- Known for: Conceptual art
- Website: daniellebaskin.com

= Danielle Baskin =

American artist

Danielle Baskin is an American conceptual artist based in San Francisco.

Baskin has created multiple businesses, often as the offshoots of performance art. These include Branded Fruit, which sells fruit with printed corporate logos.

==Dialup==

Dialup is an app that connects strangers for phone calls on pre-determined topics. It powers her related project QuarantineChat.

==Blue Check Homes==
On Friday January 29th 2021, Baskin launched a fake service (bluecheckhomes.com) for public figures to adorn their homes with physical blue check crests, as a satire on then Twitter’s blue checks. Hundreds attempted to sign-up for the service which mimicked Twitter’s verification process.

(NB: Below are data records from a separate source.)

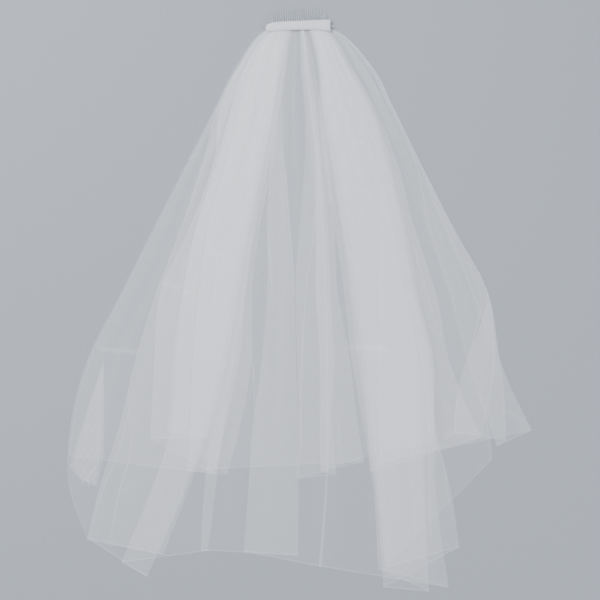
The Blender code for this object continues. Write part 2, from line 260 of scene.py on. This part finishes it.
def gridMesh(name, across, down, height, cloth, density, edge):
    rows, columns = across.shape
    points = np.stack([bandMiddle[0] + across * mm, bandMiddle[1] - down * mm, height * mm], -1)
    index = np.arange(rows * columns).reshape(rows, columns)
    quads = np.stack([index[:-1, :-1], index[1:, :-1], index[1:, 1:], index[:-1, 1:]], -1).reshape(-1, 4)
    mesh = bpy.data.meshes.new(name)
    mesh.from_pydata(points.reshape(-1, 3).tolist(), [], quads.tolist())
    uv = mesh.uv_layers.new(name="cloth")
    corner = cloth.reshape(-1, 2)[quads.reshape(-1)] * mm
    uv.data.foreach_set("uv", corner.astype(np.float32).reshape(-1))
    for label, values in (("netDensity", density), ("foldEdge", edge)):
        attribute = mesh.attributes.new(label, "FLOAT", "POINT")
        attribute.data.foreach_set("value", values.astype(np.float32).reshape(-1))
    mesh.shade_smooth()
    return mesh


# A tier: one sheet that runs across all its fold lines, with its rows drawn out to the hem
def tierGrid(tier, folds, below, seed):
    head = tulleCut["headDown"]
    longest = max(hem[1] for name, across, hem in folds)
    count = int((longest - head) / tulleCut["rowStep"])
    hemBand = tulleCut["hemBand"]
    rowShare = np.concatenate([np.linspace(0, 1, count)[:-1], [1 - hemBand, 1 - 0.0012, 1]])
    lines = []
    for fold in folds:
        down = head + (fold[2][1] - head) * rowShare
        lines.append((foldAcross(fold, down), down))
    panels = list(zip(folds, folds[1:]))
    grids = []
    clothStart = 0.0
    for k, (near, far) in enumerate(panels):
        (ax, ay), (bx, by) = lines[k], lines[k + 1]
        width = max(np.abs(bx - ax).max(), 4.0)
        steps = max(int(width / tulleCut["columnStep"]), 2)
        inner = np.arange(1, steps) / steps
        edgeShares = [0.0, min(tulleCut["foldLine"] / width, 0.1),
                      min(tulleCut["foldShoulder"] / width, 0.2)]
        share = np.array(sorted(set(edgeShares + [1 - s for s in edgeShares]
                                    + [s for s in inner if edgeShares[2] < s < 1 - edgeShares[2]])))
        across = ax[:, None] + (bx - ax)[:, None] * share
        down = ay[:, None] + (by - ay)[:, None] * share
        layers = layersBelow(below + panels[:k], across, down)
        hemWidth = math.hypot(far[2][0] - near[2][0], far[2][1] - near[2][1])
        cloth = np.stack([np.broadcast_to(clothStart + hemWidth * share, across.shape), down], -1)
        clothStart += hemWidth
        fromFold = np.minimum(share, 1 - share) / max(edgeShares[1], 1e-6)
        edge = np.broadcast_to(np.clip(1 - fromFold, 0, 1), across.shape).copy()
        grids.append([across, down, layers, cloth, edge])
    # both panels meet half way at the fold that they share, and round off into it
    for k in range(len(grids) - 1):
        left, right = grids[k], grids[k + 1]
        meet = (left[2][:, -1] + right[2][:, 0]) / 2
        for grid, end in ((left, -1), (right, 0)):
            distance = np.abs(grid[0] - grid[0][:, [end]])
            blend = 1 - smoothStep(distance / tulleCut["foldRound"])
            blend[:, end] = 1.0
            grid[2] = grid[2] * (1 - blend) + meet[:, None] * blend
    parts = [[g[i] if k == 0 else g[i][:, 1:] for k, g in enumerate(grids)] for i in range(5)]
    across, down, layers, cloth, edge = [np.concatenate(p, 1) for p in parts]
    along = cloth[..., 0]
    hemShare = np.clip((rowShare[:, None] - (1 - hemBand)) / hemBand, 0, 1)
    edge = np.maximum(edge, 0.55 * hemShare)
    opening = np.exp(-down / tulleCut["gatherReach"])
    swaying = along + 6 * np.sin(down / 70)
    streak = (0.75 * lineNoise(along, 34.0, seed) + 0.9 * lineNoise(swaying, 15.0, seed + 1)
              + 0.7 * lineNoise(along, 7.0, seed + 2))
    density = 1.0 + streak * (0.12 + 0.85 * opening)
    ripple = (0.55 * lineNoise(along, 26.0, seed + 3) + 0.3 * lineNoise(along, 11.0, seed + 4))
    puff = 3.2 * np.exp(-((down - 52) / 42) ** 2) * (layers / 9.0)
    wave = 0.5 * np.sin(down / 37 + along / 90) * smoothStep((down - 120) / 200)
    loose = (ripple * (0.5 + 1.5 * opening) + wave * 0.5) * smoothStep((down - 12) / 40)
    height = layerHeight(layers, down) + puff + loose
    for where, width, route in packingCreases:
        if where in (tier, "both"):
            distance = routeDistance(across, down, route)
            fade = np.exp(-(distance / (0.55 * width)) ** 2)
            density += 1.0 * fade
            height += 0.6 * fade
    return across, down, np.maximum(height, 0.25), cloth, np.clip(density, 0.25, 4.0), edge


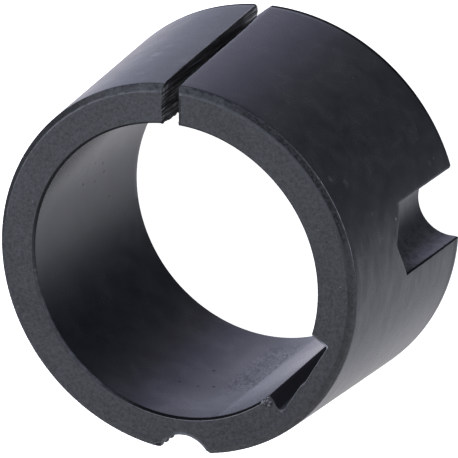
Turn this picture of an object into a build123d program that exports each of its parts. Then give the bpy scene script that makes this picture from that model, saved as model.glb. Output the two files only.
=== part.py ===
from build123d import *
import os
from math import cos, sin, tan, radians

# Taper bush: a split, tapered iron ring that clamps a pulley or sprocket hub
# onto a keyed shaft. It is one turned, drilled, broached and sawn piece.
#
# Frame: the bush stands on its large end. The origin is on the bore axis in
# the plane of the large-end face, +Z runs along the axis towards the small
# end, and the X axis runs through the two plain half-holes.
# Angles are measured about +Z from +X, as seen looking down on the small end.

# ---------------------------------------------------------------- driving dimensions (mm, degrees)
length = 22.2                # end face to end face
bore_diameter = 28.0         # shaft size
large_diameter = 38.25       # outside taper produced to the large-end face
half_taper = 4.0             # per side, 8 degrees included

small_end_chamfer = 0.6      # outside corner at the small end
large_end_chamfer = 0.3      # outside corner at the large end
bore_chamfer = 0.2           # both mouths of the bore

slot_width = 1.55            # saw cut through one side of the ring
slot_angle = 82.4            # direction of the cut, outwards from the axis
slot_shift_small = -0.40     # centre of the cut off the axis at the small end
slot_shift_large = -0.80     # and at the large end: the cut runs a little askew

keyway_width = 8.0           # keyway for the 28 mm shaft, shallow form
keyway_floor = 15.3          # flat floor to the bore axis
keyway_angle = -39.8
keyway_corner = 0.3          # radius in the two floor corners

screw_circle_radius = 18.45  # axes of all three half-holes
plain_hole_diameter = 6.8    # half-holes for the two clamping set screws
plain_hole_depth = 11.3      # straight depth from the large end
plain_hole_angles = (0.0, 180.0)
drill_point = 118.0          # included angle of the drill point

tapped_hole_diameter = 5.4   # core of the 1/4 inch jacking thread
tapped_hole_angle = -94.45
tapped_mouth_chamfer = 0.16  # both mouths of the tapped half-hole

# ---------------------------------------------------------------- derived
bore_radius = bore_diameter / 2
large_radius = large_diameter / 2
slope = tan(radians(half_taper))
small_radius = large_radius - length * slope
plain_radius = plain_hole_diameter / 2
tapped_radius = tapped_hole_diameter / 2
point_depth = plain_radius / tan(radians(drill_point / 2))


def taper_radius(z):
    """Outside radius of the taper at height z."""
    return large_radius - z * slope


os.makedirs("parts", exist_ok=True)

with BuildPart() as taper_bush:
    # turned ring: half section in the XZ plane, revolved about the bore axis
    with BuildSketch(Plane.XZ):
        with BuildLine():
            Polyline(
                (bore_radius, bore_chamfer),
                (bore_radius + bore_chamfer, 0),
                (large_radius - large_end_chamfer, 0),
                (taper_radius(large_end_chamfer), large_end_chamfer),
                (taper_radius(length - small_end_chamfer), length - small_end_chamfer),
                (taper_radius(length - small_end_chamfer) - small_end_chamfer, length),
                (bore_radius + bore_chamfer, length),
                (bore_radius, length - bore_chamfer),
                close=True,
            )
        make_face()
    revolve(axis=Axis.Z)

    # two plain half-holes from the large end, each with its drill point
    for angle in plain_hole_angles:
        a = radians(angle)
        drill_plane = Plane(
            origin=(screw_circle_radius * cos(a), screw_circle_radius * sin(a), 0),
            x_dir=(cos(a), sin(a), 0),
            z_dir=(sin(a), -cos(a), 0),
        )
        with BuildSketch(drill_plane):
            with BuildLine():
                Polyline(
                    (0, -1),
                    (plain_radius, -1),
                    (plain_radius, plain_hole_depth),
                    (0, plain_hole_depth + point_depth),
                    close=True,
                )
            make_face()
        revolve(axis=Axis(drill_plane.origin, (0, 0, 1)), mode=Mode.SUBTRACT)

    # tapped half-hole, right through, with a small chamfer at each mouth
    a = radians(tapped_hole_angle)
    tap_plane = Plane(
        origin=(screw_circle_radius * cos(a), screw_circle_radius * sin(a), 0),
        x_dir=(cos(a), sin(a), 0),
        z_dir=(sin(a), -cos(a), 0),
    )
    with BuildSketch(tap_plane):
        with BuildLine():
            Polyline(
                (0, -1),
                (tapped_radius + tapped_mouth_chamfer + 1, -1),
                (tapped_radius, tapped_mouth_chamfer),
                (tapped_radius, length - tapped_mouth_chamfer),
                (tapped_radius + tapped_mouth_chamfer + 1, length + 1),
                (0, length + 1),
                close=True,
            )
        make_face()
    revolve(axis=Axis(tap_plane.origin, (0, 0, 1)), mode=Mode.SUBTRACT)

    # shallow keyway broached along the whole bore
    with BuildSketch(Plane.XY.offset(-1)) as keyway:
        with Locations(Location((0, 0, 0), (0, 0, keyway_angle))):
            with Locations(Location(((keyway_floor + bore_radius - 6) / 2, 0, 0))):
                Rectangle(keyway_floor - bore_radius + 6, keyway_width)
        floor_corners = keyway.vertices().sort_by(
            Axis((0, 0, 0), (cos(radians(keyway_angle)), sin(radians(keyway_angle)), 0))
        )[-2:]
        fillet(floor_corners, radius=keyway_corner)
    extrude(amount=length + 2, mode=Mode.SUBTRACT)

    # saw cut through one side, slightly off the axis and askew
    s = radians(slot_angle)
    across = (sin(s), -cos(s), 0)
    shift = (slot_shift_small + slot_shift_large) / 2
    skew = (slot_shift_small - slot_shift_large) / length
    saw_plane = Plane(
        origin=(across[0] * shift + 8 * cos(s), across[1] * shift + 8 * sin(s), length / 2),
        x_dir=(across[0], across[1], -skew),
        z_dir=(cos(s), sin(s), 0),
    )
    with BuildSketch(saw_plane):
        Rectangle(slot_width, length * 1.3)
    extrude(amount=16, mode=Mode.SUBTRACT)

taper_bush.part.label = "taper_bush"
export_step(taper_bush.part, "parts/taper_bush.step")

print("small end diameter", round(2 * small_radius, 3), "volume", round(taper_bush.part.volume, 1), "solids", len(taper_bush.part.solids()))
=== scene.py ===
import math

import bpy
import numpy as np
from mathutils import Matrix, Vector
from mathutils.geometry import delaunay_2d_cdt


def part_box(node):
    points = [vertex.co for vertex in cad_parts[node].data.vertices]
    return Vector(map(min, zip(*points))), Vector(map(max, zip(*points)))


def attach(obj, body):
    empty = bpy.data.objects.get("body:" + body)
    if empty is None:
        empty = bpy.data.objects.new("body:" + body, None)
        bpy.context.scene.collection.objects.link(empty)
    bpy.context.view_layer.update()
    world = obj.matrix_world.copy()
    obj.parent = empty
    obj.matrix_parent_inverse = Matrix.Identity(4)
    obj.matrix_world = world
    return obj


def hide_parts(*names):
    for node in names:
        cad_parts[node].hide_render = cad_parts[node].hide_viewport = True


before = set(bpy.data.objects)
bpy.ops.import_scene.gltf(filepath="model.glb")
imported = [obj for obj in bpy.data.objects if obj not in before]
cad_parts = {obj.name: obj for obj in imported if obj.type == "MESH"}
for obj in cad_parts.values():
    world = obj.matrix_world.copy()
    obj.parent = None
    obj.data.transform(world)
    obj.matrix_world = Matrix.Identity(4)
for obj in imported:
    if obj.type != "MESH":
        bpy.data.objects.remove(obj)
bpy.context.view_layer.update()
NODE = "taper_bush"

# ------------------------------------------------------------------ sizes, mm
# the same driving dimensions as the CAD solid
low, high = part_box(NODE)
L = round((high[2] - low[2]) * 1000.0, 3)
BORE_R = 14.0
LARGE_R = 19.125
SLOPE = math.tan(math.radians(4.0))
SMALL_CHAMFER, LARGE_CHAMFER, BORE_CHAMFER = 0.6, 0.3, 0.2
SLOT_W, SLOT_DIR = 1.55, math.radians(82.4)
SLOT_SMALL, SLOT_LARGE = -0.32, -0.75
KEY_W, KEY_FLOOR, KEY_DIR = 8.0, 15.3, math.radians(-39.8)
SCREW_R = 18.45
PLAIN_R, PLAIN_DEPTH = 3.4, 11.3
POINT = PLAIN_R / math.tan(math.radians(59.0))
TAP_R, TAP_DIR, TAP_CHAMFER = 2.7, math.radians(-94.45), 0.16
PITCH, THREAD_DEPTH = 25.4 / 20.0, 0.56

e_dir = np.array([math.cos(SLOT_DIR), math.sin(SLOT_DIR)])
n_dir = np.array([math.sin(SLOT_DIR), -math.cos(SLOT_DIR)])


# ------------------------------------------------------------------ seeded noise
def _table(seed, size=4096):
    return np.random.RandomState(seed).uniform(-1.0, 1.0, size)


def noise1(x, seed):
    """Smooth value noise in one variable, from -1 to 1."""
    t = _table(seed)
    x = np.asarray(x, float) + 1000.0
    i = np.floor(x).astype(int)
    f = x - i
    f = f * f * (3.0 - 2.0 * f)
    return t[i % 4096] * (1.0 - f) + t[(i + 1) % 4096] * f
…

==Spirit Halloween at vacant Google office==
Baskin made and posted a replica of a Spirit Halloween Store banner on a vacant Google office in San Francisco on Monday September 20th 2021. She recruited a group of friends to dress-up as Spirit store staff at the installation.

==SF 7-Eleven Onigiri Installation==
On Thursday March 21st 2024, Baskin installed home made onigiri snacks packaged in wrapping with then San Francisco mayor London Breed’s face on them inside a 7-Eleven store in San Francisco. Baskin announced the onigiri on social media which was widely viewed and resulted in customers asking store employees for them.